We're more interested in your story than your theme. If you describe the plot well, we'll figure out what the theme is. 

5 comments:

InkAndPixelClub said...

This looks to be a new draft of a query we saw sometime back.

The first line is a good hook. There's already drama; someone is in danger and somebody else is determined to save him. If I had just this sentence to go on, I'd have at least partial answers to two of the major questions a query is supposed to answer: the main character is Eldritch Ramsay, presumably an older man and what he wants is to save his grandson. And I'd keep reading.

Unfortunately, I don't think that's your story. Your main character appears to be Indy, the imperiled grandson is never mentioned again, and all I've got is some vague language about patriots and empires that doesn't tell me what happens or why I should care nearly as well as that first sentence started to.

If I'm understanding right, your story is Indy being pitted against her grandfather because he's about to betray the Empire in order to save her brother or cousin. That could be an interesting story, but you need to lay out what happens. The setup is that Eldritch himself taught Indy to put the Empire before all else. But now he's going back on his own teachings to save his grandson. Cover that in one paragraph or so and spend the rest on what Indy does to try and stop Gramps and what choices she has to make along the way.

Anonymous said...

Plenty of voice, plenty of big pronouncements, scarce on what's actually happening.

I think your story is Indiana Jones must save an empire from something, possibly from burning, but with the overly melodramatic pronouncements, I'm not sure if that's supposed to be literal or metaphorical. Also, Sean Connery is the villain, er he was the dad not the grandad?, anyway, and the MCs brother or cousin is going to die.

Try saying what's going on, you know: 007 has joined S.P.E.C.T.R.E to burn down the empire state building and use the insurance money to pay for life-saving surgery for Daniel Craig. It's up to Indiana Jones to foil the plot by ALWAYS following Roger Moore's secret recipe for martinis.

Anonymous said...

"Most-unsomething" is rather awkward phrasing, so I'd say "the most selfless endeavor" instead.

Now for everything else.

It seems you're breaking things into lots of paragraphs in a heavy spirit of "Let that sink in." I advise you to be more sparing with it. Also, be more sparing with the single-word sentences. Always.

You've got incredibly broad strokes here, and yet you've omitted one entire side of the story. Who are the anti-Imperialists? Why do they want to destroy the greatest thing man has ever built? (I think I know -- they're the greedy individualist/capitalist types who don't like the whole "selfless, many-over-few" thing.) Anyway, please introduce them to us. A well-written fantasy epic generally presents the bad guys on their own terms to some extent and gives them internal logic and even morality.

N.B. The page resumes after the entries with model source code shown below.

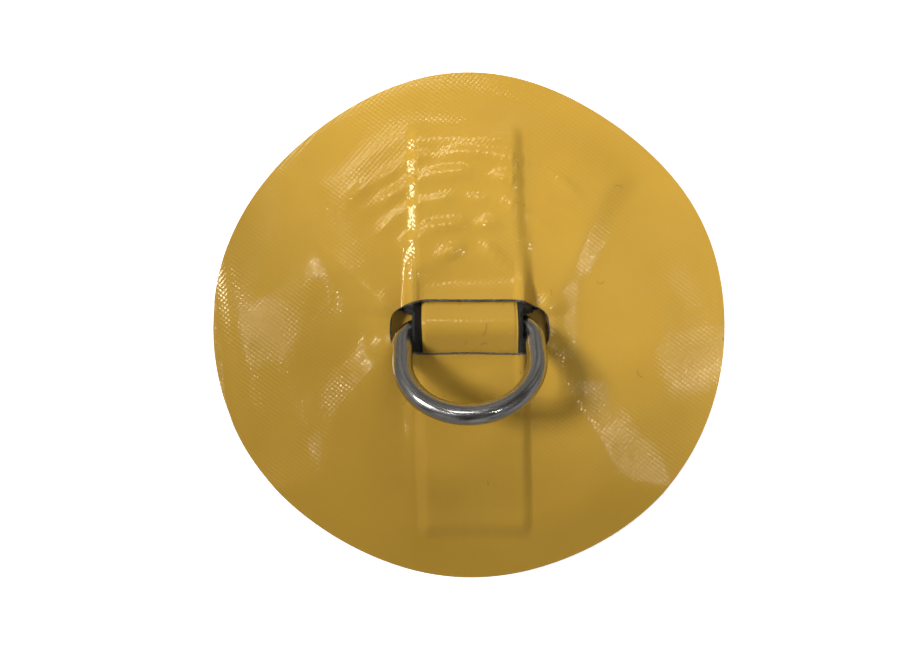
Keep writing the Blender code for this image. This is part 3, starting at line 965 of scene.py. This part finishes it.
def make_world():
    """A soft room, dimmer overhead, with patches above its horizon for the steel to mirror."""
    world = bpy.data.worlds.new("soft_room")
    world.use_nodes = True
    tree = world.node_tree
    background = tree.nodes["Background"]
    background.inputs["Color"].default_value = (1.0, 0.98, 0.95, 1.0)
    toward = tree.nodes.new("ShaderNodeTexCoord").outputs["Generated"]
    split = tree.nodes.new("ShaderNodeSeparateXYZ")
    tree.links.new(toward, split.inputs[0])
    height = map_range(tree, split.outputs["Z"], 0.35, 0.95, 0.20, 0.05)
    blotches = tree.nodes.new("ShaderNodeTexNoise")
    blotches.inputs["Scale"].default_value = 3.2
    blotches.inputs["Detail"].default_value = 2.0
    tree.links.new(toward, blotches.inputs["Vector"])
    contrast = map_range(tree, blotches.outputs["Fac"], 0.42, 0.58, 0.25, 1.9)
    rise = map_range(tree, split.outputs["Z"], 0.08, 0.22)
    patchy = tree.nodes.new("ShaderNodeMix")
    patchy.inputs["A"].default_value = 1.0
    tree.links.new(rise, patchy.inputs["Factor"])
    tree.links.new(contrast, patchy.inputs["B"])
    strength = tree.nodes.new("ShaderNodeMath")
    strength.operation = "MULTIPLY"
    tree.links.new(height, strength.inputs[0])
    tree.links.new(patchy.outputs["Result"], strength.inputs[1])
    tree.links.new(strength.outputs[0], background.inputs["Strength"])
    bpy.context.scene.world = world


def make_lights():
    """A window's beam and the room's soft light, which only shade, and lights that only glint."""
    shading = []
    for side in (-1.0, 1.0):
        for level in (-1.0, 1.0):
            rise, shift = 0.09 * level, 0.13 * side
            pane = (WINDOW[0] + rise, WINDOW[1] + shift, WINDOW[2] + rise)
            shading.append(window_light("window_pane", pane, WINDOW_AIM, 0.346, 0.22, 0.055, 20.0))
    shading.append(soft_box("window_room", WINDOW, MIDDLE, (0.40, 0.40), 12.5))
    shading.append(soft_box("sky", (0.25, 0.9, 0.65), MIDDLE, (0.7, 0.4), 3.2))
    shading.append(soft_box("fill", (0.45, 0.0, 1.2), MIDDLE, (0.8, 0.8), 2.2))
    for light in shading:
        light.visible_glossy = False
    left, right, turn = (-0.085, 0.0, 0.0), (0.087, 0.0, 0.0), math.radians(66)
    glints = (
        soft_box("window_glint", (-0.66, 0.14, 0.60), MIDDLE, (0.16, 0.26), 2.6),
        soft_box("fold_glint", (-0.30, 0.08, 1.0), MIDDLE, (0.04, 0.04), 0.04),
        soft_box("top_glint", (-0.17, 0.45, 1.0), MIDDLE, (0.45, 0.085), 0.85),
        soft_box("left_glint", (-0.375, 0.003, 1.0), left, (0.025, 0.065), 0.34),
        soft_box("right_glint", (0.47, -0.057, 1.0), right, (0.11, 0.03), 0.45, turn),
    )
    for glint in glints:
        glint.visible_diffuse = False


def make_camera():
    camera = bpy.data.cameras.new("camera")
    camera.lens = 33.8
    camera.sensor_width = 36.0
    holder = bpy.data.objects.new("camera", camera)
    holder.location = (-0.0023, -0.0001, 0.352)
    bpy.context.scene.collection.objects.link(holder)
    bpy.context.scene.camera = holder


make_pieces()
make_floor()
make_world()
make_lights()
make_camera()
bpy.context.scene.view_settings.view_transform = "Standard"
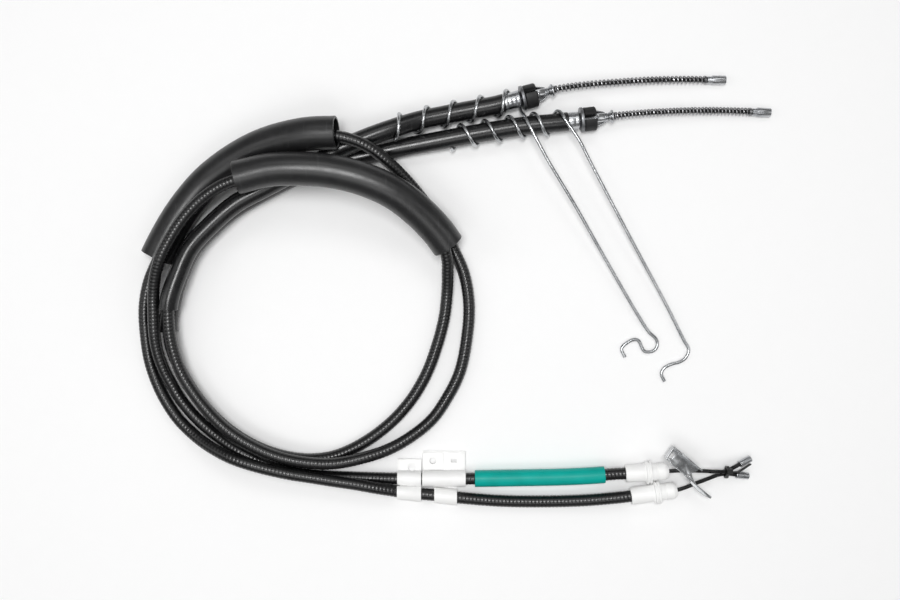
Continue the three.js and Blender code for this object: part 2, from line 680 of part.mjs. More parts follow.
// Guide clip: long saddle on cable B with a tab, and a strap round cable A
function guideClip() {
  const centreX = -9.1;
  const half = guideLength / 2;
  const onA = a.route.at(lengthAtX(a.route, centreX));
  const onB = b.route.at(lengthAtX(b.route, centreX));
  const outer = socketRadius + clipWall;
  const tabEdge = onB.y + conduitRadius + guideTabReach;
  const padY = onB.y + outer + 0.6;
  const pad = boxBetween([centreX - half, padY, guideTabThickness - 1],
    [centreX, tabEdge - 1, guideTabThickness + guidePadThickness]);
  const holeY = onB.y + conduitRadius + guideTabReach * 0.55;
  const hole = upright(disc(centreX - half * 0.52, holeY, guideHoleDiameter / 2), 20).translate(0, 0, -5);
  const slot = boxBetween([centreX + half * 0.47 - guideSlotLength / 2, holeY - guideSlotWidth / 2, -5],
    [centreX + half * 0.47 + guideSlotLength / 2, holeY + guideSlotWidth / 2, 15]);
  const strapHalf = guideStrapLength / 2;
  const strapX = centreX + 1.4;
  const body = join(
    alongX(saddle(onB), guideLength).translate(centreX, 0, 0),
    boxBetween([centreX - half, onB.y, 0], [centreX + half, tabEdge, guideTabThickness]),
    alongX(saddle(onA), guideStrapLength).translate(strapX, 0, 0),
    boxBetween([strapX - strapHalf, onA.y, 0], [strapX + strapHalf, onB.y, guideTabThickness]),
    pad,
  );
  const spaces = [a, b].map((cable) => conduitSpace(cable, centreX - half - 6, centreX + half + 6));
  addPiece(set, 'guide_clip', cut(body, hole, slot, ...spaces), 'whitePlastic');
}

// Folded steel lever that lies across both wires: plate, two upturned flanges and a tail
function steelLever() {
  const plate = new THREE.Shape([
    new THREE.Vector2(181, -128), new THREE.Vector2(187, -131), new THREE.Vector2(206, -148.5),
    new THREE.Vector2(204.5, -160), new THREE.Vector2(215.5, -173), new THREE.Vector2(213.5, -173.5),
    new THREE.Vector2(200, -163.5), new THREE.Vector2(191, -152.5), new THREE.Vector2(180.5, -144),
    new THREE.Vector2(174.5, -137.5),
  ].reverse());
  const hole = new THREE.Path();
  hole.absarc(180.5, -136.5, leverHoleDiameter / 2, 0, 2 * Math.PI, true);
  plate.holes.push(hole);
  const flangeAlong = (from, to, height) => {
    const run = new THREE.Vector2().subVectors(to, from);
    const inward = new THREE.Vector2(run.y, -run.x).setLength(sheetThickness);
    const outline = new THREE.Shape([
      from, to, to.clone().add(inward), from.clone().add(inward)].reverse());
    return upright(outline, height);
  };
  const corner = (x, y) => new THREE.Vector2(x, y);
  const body = join(
    upright(plate, sheetThickness),
    flangeAlong(corner(187, -131), corner(206, -148.5), leverFlangeHeight),
    flangeAlong(corner(174.5, -137.5), corner(181, -128), leverFlangeHeight),
    flangeAlong(corner(191, -152.5), corner(180.5, -144), leverFlangeHeight * 0.6),
  );
  const mesh = addPiece(set, 'steel_lever', body, 'zinc');
  const underB = b.route.at(lengthAtX(b.route, 195));
  mesh.position.z = underB.z + wireRadius + seatGap;
}

// Cable tie round both wires just before the nipples: band, head on top and a free tail
function cableTie() {
  const x = 229;
  const onA = a.route.at(lengthAtX(a.route, x));
  const onB = b.route.at(lengthAtX(b.route, x));
  const lean = Math.atan2(onB.z - onA.z, onB.y - onA.y);
  const inner = wireRadius + tiePlay;
  const loop = (radius) => {
    const shape = new THREE.Shape();
    shape.absarc(onB.y, onB.z, radius, lean - Math.PI / 2, lean + Math.PI / 2, false);
    shape.absarc(onA.y, onA.z, radius, lean + Math.PI / 2, lean + (3 * Math.PI) / 2, false);
    return shape;
  };
  const band = cut(alongX(loop(inner + tieThickness), tieWidth), alongX(loop(inner), tieWidth + 2));
  const headBase = onB.z + inner + tieThickness / 2;
  const head = boxBetween([-tieWidth / 2, onB.y - tieHeadSize / 2, headBase],
    [tieHeadSize - tieWidth / 2, onB.y + tieHeadSize / 2, headBase + tieHeadSize * 0.7]);
  const start = [1, onB.y - 0.6, headBase + tieHeadSize * 0.4];
  const run = new Route([start, ...tieTail.map(([dx, dy, z]) => [dx, onB.y + dy, z])]);
  const strip = new THREE.Shape([
    new THREE.Vector2(-tieThickness / 2, -tieWidth / 2), new THREE.Vector2(tieThickness / 2, -tieWidth / 2),
    new THREE.Vector2(tieThickness / 2, tieWidth / 2), new THREE.Vector2(-tieThickness / 2, tieWidth / 2),
  ]);
  const tail = sweep(strip, new Stretch(run, placeStations(run, [0, run.total]), 0, run.total));
  const mesh = addPiece(set, 'cable_tie', join(band, head, tail), 'blackPlastic');
  mesh.position.x = x;
}

twinClip();
guideClip();
steelLever();
cableTie();

export default set;
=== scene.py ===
"""Looks for the parking brake cable: camera, floor, light, materials and the finely shaped pieces.

Metres, in the frame of the CAD part: +Z up, the set lying on z = 0 and centred on the origin.
"""

import math

import bmesh
import bpy
import numpy as np
from mathutils import Matrix, Vector


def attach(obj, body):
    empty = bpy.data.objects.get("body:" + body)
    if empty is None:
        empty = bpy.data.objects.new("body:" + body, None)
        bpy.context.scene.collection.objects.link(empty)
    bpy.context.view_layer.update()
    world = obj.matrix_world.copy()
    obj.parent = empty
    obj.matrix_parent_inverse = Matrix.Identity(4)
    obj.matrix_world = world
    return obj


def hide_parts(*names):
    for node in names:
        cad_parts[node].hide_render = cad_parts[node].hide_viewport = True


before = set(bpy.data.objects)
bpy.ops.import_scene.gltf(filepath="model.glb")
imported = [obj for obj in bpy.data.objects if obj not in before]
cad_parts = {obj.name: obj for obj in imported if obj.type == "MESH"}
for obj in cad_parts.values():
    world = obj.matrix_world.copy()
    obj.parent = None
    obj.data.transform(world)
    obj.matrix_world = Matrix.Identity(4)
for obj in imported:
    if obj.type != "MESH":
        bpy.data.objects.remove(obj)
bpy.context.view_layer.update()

UP = np.array([0.0, 0.0, 1.0])

# Sizes that the CAD part has too
GAP = 0.0003
WIRE_R = 0.0017
WIRE_BORE_R = 0.0023
CONDUIT_R = 0.005
SOCKET_R = 0.0053
TUBE_R = 0.0078
SLEEVE_BORE_R = 0.0114
SLEEVE_R = 0.0137
COLOUR_SLEEVE_R = 0.007
COLLAR_BORE_R = 0.0043
NIPPLE_END = 0.0156
NOSE_REACH = 0.0106
COLLAR_LENGTH = 0.0105
WASHER_THICKNESS = 0.0024
SHELL_FLOOR = 0.003
FITTING_LENGTH = 0.036
CLIP_R = SOCKET_R + 0.0014
HOOK_WIRE_R = 0.0014
HOOK_COIL_R = TUBE_R + 0.0005 + HOOK_WIRE_R

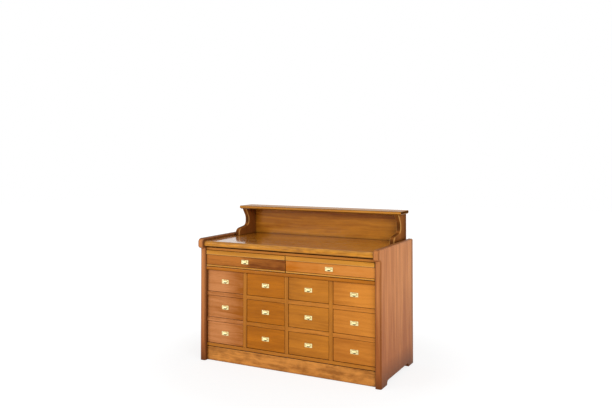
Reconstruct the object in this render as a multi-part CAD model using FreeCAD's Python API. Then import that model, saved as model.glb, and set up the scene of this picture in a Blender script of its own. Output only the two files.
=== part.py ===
import FreeCAD, Part
import math
import os

from FreeCAD import Vector

# A free-standing dry sink: two thick side boards with low rims above a worktop,
# two wide drawers over twelve small ones, and a raised gallery shelf at the back.
# Millimetres, +Z up, front towards -Y. The origin is the middle of the footprint
# of the whole piece, on the floor.

# ---- Driving dimensions -------------------------------------------------------

WIDTH = 1400.0              # over the side boards
SIDE_DEPTH = 648.0          # side board, front edge to rear edge
RIM_TOP = 884.0             # top of the side boards, above the floor
SIDE_BOARD = 44.0           # thickness of a side board
EAR_REACH = 36.0            # how far the ears stand forward of the side boards

WORKTOP_TOP = 864.0
WORKTOP = 40.0
WORKTOP_NOSE = 18.0         # bullnose forward of the side boards' front edge

PLINTH_TOP = 100.0
FLOOR_GAP = 2.0             # the plinth stays just clear of the floor
BASE_TOP = 127.0            # top of the bottom board and its moulding
ROW_HEIGHT = 157.0          # opening of one row of small drawers
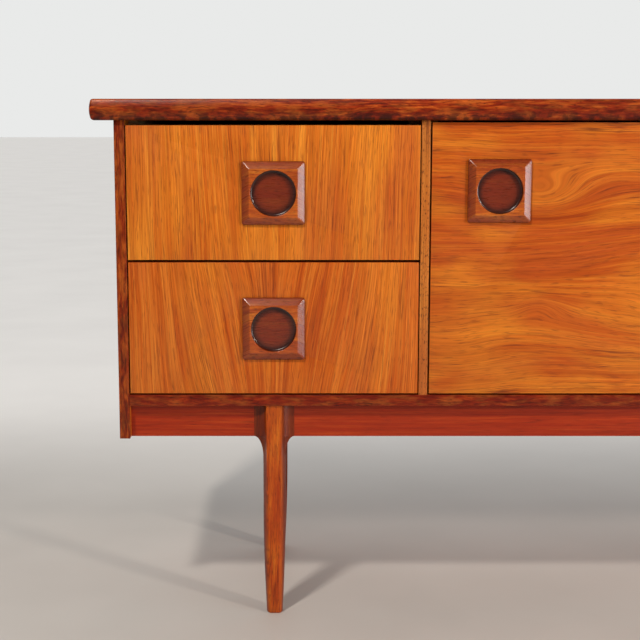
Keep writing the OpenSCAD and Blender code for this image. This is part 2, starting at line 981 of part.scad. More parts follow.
handle(door_handle_x(bay_middle), door_handle_z);  // middle_door_handle
door_leaves(bay_middle);  // middle_door_hinge_leaves
strike(bay_middle);  // middle_door_strike
door_panel(bay_right);  // right_door_panel
handle(door_handle_x(bay_right), door_handle_z);  // right_door_handle
door_leaves(bay_right);  // right_door_hinge_leaves
strike(bay_right);  // right_door_strike
door_screws(bay_middle);  // middle_door_screws
door_screws(bay_right);  // right_door_screws
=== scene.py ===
# A long teak sideboard: veneered case, two drawers, two doors, rounded top and shaped legs.
# Lengths are in metres and colours in sRGB hex, unless a note says otherwise.
import bpy
import bmesh
import math
import numpy as np
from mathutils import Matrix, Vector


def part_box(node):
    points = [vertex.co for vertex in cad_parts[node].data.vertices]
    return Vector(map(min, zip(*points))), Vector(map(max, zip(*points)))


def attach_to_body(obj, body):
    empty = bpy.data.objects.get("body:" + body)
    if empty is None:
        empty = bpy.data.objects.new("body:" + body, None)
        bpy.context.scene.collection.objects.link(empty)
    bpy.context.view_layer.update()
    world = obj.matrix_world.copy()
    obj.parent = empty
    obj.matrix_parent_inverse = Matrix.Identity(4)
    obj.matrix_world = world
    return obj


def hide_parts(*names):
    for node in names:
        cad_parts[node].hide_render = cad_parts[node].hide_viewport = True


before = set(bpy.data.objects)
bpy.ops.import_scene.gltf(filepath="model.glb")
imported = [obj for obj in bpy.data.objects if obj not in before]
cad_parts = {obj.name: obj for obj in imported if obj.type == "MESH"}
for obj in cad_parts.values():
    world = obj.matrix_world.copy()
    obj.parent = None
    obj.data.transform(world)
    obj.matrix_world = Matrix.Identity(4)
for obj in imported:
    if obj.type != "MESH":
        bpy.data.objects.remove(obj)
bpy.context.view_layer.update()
print("frame loaded")

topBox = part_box("top_edge_front")
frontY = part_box("front_edge_strips")[0].y  # plane of the case's front edges
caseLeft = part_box("side_left")[0].x
handles = ("upper_drawer", "lower_drawer", "middle_door", "right_door")  # the bodies that have one
handleBoxes = {body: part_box(body + "_handle") for body in handles}
handleAt = {body: (low + high) / 2 for body, (low, high) in handleBoxes.items()}
mm = 0.001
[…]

Indy seems to be the main character. Despite the fact that she has been unfairly denied "validation," the fate of the Empire rests on her shoulders and she has to decide what to do when the Prime Directive of preserving it clashes with her loyalty to Eldritch. Tell us what happens as a consequence -- how she struggles to save her grandpa and the Empire both, all while arguing down some tedious lords and commanders who think she's not up to the job, all while fending off the flames of the anti-Imperialists.

Anonymous said...

the previous version is on 5/8/15

Anonymous said...

One step forward, two steps back.

We know what Eldritch wants in this version--to save his grandson. Unfortunately, you don't tell us anything about how or from what. I've got a vague idea that Indy wants the empire to survive, but I'm not sure what's threatening it or how she can help.

You seem to be worried about spoilers. In this day and age when the entire plot to any movie, book, or video game is splattered all over the internet as soon as anyone interested gets their greedy little hands on it, you're still worried about spoilers. Do you ever re-watch movies? Re-read books? Re-play games? Do you really care that you already know what happens? If your book can't stand up to spoilers, maybe you should be working on it instead of the query.